— Begin The data —

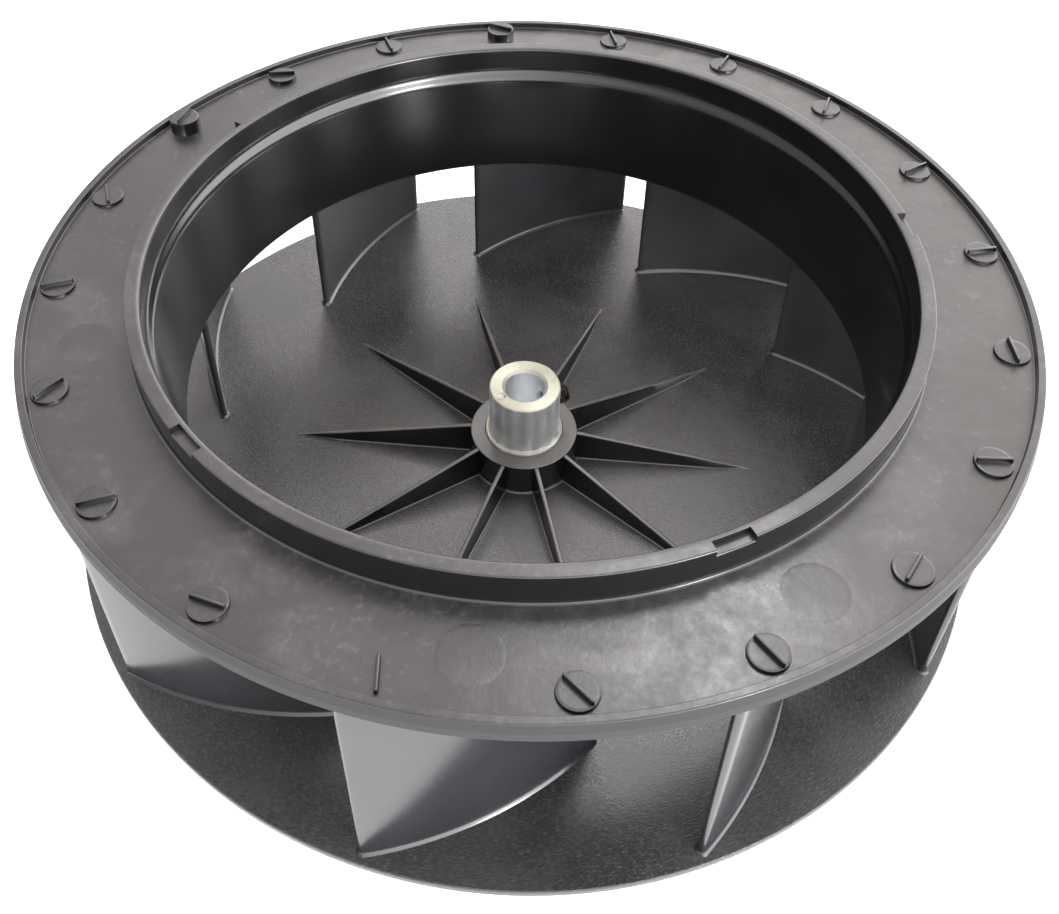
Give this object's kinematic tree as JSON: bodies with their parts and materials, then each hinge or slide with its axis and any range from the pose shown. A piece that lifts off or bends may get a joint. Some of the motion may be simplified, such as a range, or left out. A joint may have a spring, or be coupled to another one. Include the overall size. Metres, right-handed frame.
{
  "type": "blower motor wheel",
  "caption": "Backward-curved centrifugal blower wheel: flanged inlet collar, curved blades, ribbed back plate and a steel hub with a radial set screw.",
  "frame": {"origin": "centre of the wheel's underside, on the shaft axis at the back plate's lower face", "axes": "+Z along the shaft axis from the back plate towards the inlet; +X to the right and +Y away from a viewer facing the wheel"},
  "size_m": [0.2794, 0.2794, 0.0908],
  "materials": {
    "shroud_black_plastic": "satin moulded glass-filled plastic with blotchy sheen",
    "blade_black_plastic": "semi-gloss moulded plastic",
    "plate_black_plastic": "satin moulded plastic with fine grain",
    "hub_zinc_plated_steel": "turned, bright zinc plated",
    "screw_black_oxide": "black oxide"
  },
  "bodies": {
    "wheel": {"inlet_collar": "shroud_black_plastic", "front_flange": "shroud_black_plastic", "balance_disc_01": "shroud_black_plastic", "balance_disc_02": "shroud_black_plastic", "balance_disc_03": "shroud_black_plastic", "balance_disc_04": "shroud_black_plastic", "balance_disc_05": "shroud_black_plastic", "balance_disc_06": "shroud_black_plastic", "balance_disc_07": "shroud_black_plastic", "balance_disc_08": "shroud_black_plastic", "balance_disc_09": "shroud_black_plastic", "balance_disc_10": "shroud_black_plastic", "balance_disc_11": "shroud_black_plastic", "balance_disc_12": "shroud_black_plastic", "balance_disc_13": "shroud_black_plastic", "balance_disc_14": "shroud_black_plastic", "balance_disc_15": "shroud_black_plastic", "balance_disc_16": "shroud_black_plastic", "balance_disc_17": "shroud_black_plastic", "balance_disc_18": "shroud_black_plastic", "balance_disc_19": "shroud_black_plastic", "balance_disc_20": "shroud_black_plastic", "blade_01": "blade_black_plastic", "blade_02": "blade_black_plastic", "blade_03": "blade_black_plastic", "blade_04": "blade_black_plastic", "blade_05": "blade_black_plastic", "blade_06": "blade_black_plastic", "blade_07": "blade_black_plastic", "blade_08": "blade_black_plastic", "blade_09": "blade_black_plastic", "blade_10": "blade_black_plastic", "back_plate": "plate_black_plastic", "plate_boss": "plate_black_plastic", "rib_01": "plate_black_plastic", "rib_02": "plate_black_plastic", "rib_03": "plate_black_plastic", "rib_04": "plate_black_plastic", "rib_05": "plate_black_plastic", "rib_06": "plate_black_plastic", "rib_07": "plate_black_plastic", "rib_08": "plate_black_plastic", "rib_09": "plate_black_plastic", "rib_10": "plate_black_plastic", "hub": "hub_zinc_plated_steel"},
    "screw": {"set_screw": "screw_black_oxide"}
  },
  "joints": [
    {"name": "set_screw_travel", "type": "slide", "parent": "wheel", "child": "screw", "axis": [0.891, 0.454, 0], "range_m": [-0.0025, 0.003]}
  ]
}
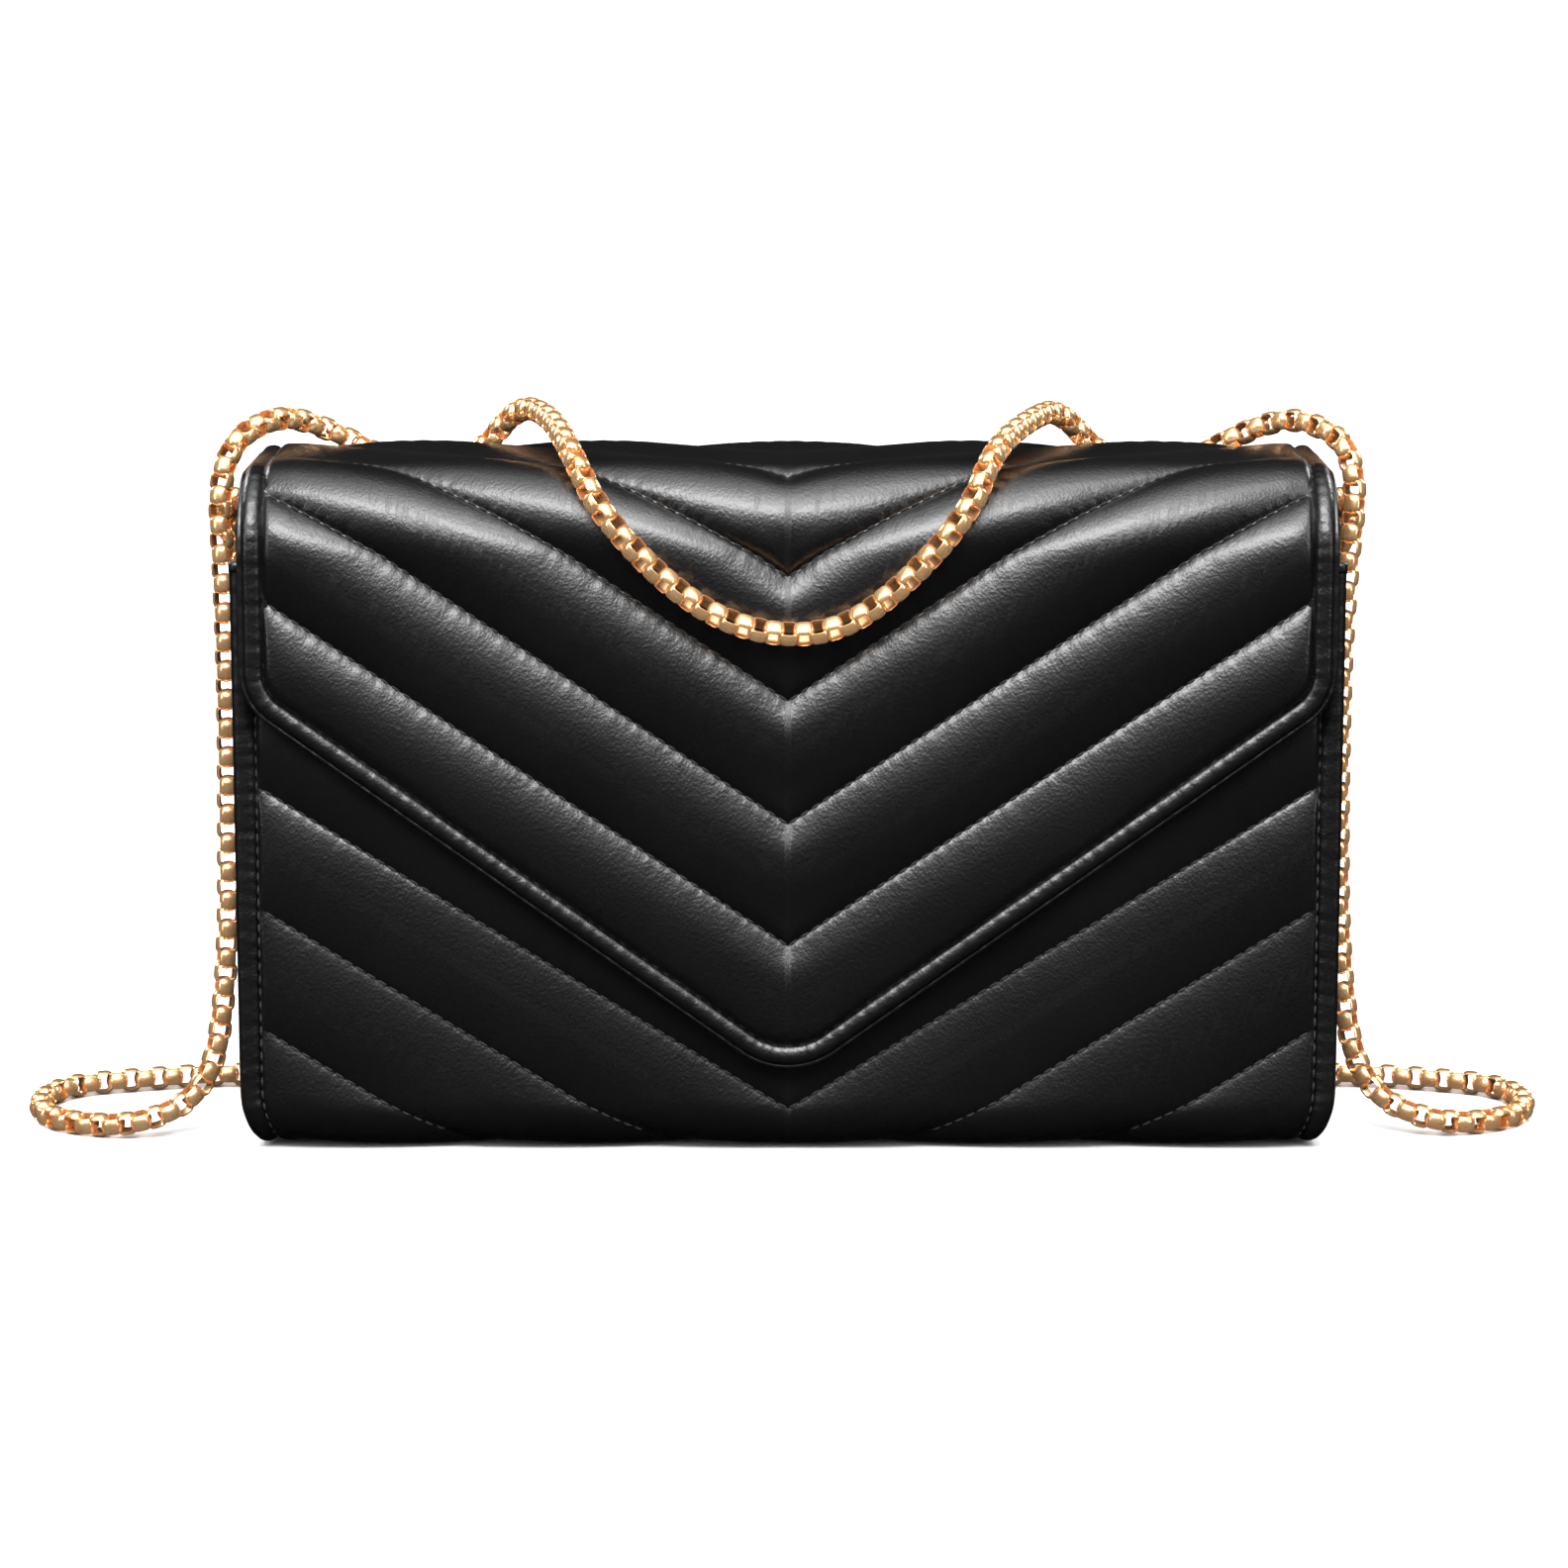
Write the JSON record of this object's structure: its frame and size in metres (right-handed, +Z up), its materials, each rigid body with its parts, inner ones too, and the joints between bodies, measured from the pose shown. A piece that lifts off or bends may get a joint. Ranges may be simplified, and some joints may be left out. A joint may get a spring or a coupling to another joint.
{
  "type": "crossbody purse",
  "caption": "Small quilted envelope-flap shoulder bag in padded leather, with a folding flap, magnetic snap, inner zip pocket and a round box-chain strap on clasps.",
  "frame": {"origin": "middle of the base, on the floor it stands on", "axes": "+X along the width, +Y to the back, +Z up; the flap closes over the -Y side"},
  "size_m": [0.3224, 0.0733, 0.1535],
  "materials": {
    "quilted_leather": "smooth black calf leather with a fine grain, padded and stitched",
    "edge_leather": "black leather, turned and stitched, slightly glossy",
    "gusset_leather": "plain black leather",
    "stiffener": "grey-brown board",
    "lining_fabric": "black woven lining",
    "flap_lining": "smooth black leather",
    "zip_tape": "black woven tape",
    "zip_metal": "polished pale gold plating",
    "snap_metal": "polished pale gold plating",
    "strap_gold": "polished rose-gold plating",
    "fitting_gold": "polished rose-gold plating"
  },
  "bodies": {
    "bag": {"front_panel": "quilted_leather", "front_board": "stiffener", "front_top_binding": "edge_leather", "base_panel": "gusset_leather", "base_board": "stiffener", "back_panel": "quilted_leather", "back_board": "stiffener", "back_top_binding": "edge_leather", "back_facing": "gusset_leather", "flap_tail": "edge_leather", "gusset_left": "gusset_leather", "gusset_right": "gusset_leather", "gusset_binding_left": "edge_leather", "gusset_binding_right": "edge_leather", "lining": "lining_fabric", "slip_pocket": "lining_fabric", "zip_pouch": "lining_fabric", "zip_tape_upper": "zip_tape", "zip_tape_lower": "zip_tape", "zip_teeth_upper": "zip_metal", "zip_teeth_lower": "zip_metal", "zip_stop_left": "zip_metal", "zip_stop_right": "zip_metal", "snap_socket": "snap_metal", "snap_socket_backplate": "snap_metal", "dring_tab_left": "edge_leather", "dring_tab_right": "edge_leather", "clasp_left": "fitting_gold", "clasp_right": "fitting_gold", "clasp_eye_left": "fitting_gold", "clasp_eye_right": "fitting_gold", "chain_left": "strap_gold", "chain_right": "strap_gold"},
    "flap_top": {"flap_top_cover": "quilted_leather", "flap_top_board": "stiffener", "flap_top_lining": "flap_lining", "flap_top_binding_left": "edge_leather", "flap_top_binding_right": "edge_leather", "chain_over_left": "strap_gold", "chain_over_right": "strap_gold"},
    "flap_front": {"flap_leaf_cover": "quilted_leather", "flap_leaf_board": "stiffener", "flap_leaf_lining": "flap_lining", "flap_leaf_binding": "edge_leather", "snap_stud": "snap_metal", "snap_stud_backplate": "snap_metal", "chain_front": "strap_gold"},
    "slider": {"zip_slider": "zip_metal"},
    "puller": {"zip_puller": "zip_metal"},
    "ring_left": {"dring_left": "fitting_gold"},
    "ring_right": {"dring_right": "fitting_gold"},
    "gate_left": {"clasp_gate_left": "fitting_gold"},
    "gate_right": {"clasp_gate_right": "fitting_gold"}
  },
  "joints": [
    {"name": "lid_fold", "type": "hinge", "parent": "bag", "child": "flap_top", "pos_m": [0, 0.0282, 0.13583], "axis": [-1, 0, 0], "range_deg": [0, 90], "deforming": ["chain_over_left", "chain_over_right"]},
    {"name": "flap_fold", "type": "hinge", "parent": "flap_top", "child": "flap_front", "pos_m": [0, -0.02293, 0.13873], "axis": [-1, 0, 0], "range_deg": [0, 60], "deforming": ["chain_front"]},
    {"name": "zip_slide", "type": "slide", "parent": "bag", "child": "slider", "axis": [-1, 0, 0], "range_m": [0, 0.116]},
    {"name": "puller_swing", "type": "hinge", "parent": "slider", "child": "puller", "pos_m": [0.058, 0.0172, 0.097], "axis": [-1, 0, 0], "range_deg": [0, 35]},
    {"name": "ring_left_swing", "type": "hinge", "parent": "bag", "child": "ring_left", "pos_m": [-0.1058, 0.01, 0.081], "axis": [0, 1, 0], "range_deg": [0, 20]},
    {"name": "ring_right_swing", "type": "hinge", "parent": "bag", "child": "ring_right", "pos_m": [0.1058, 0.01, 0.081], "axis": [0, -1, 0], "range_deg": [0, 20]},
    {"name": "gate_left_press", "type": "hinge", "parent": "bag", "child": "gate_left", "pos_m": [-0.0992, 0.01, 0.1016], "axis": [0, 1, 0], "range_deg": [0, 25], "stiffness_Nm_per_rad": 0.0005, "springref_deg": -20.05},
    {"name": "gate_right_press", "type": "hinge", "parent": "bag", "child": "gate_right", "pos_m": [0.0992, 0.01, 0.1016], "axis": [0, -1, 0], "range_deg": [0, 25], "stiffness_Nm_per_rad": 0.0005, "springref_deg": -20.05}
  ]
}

— End The data —

### Required work:
Above are lines of data; state how many of them contain the word "lifts", with no other output.

### Task output:
2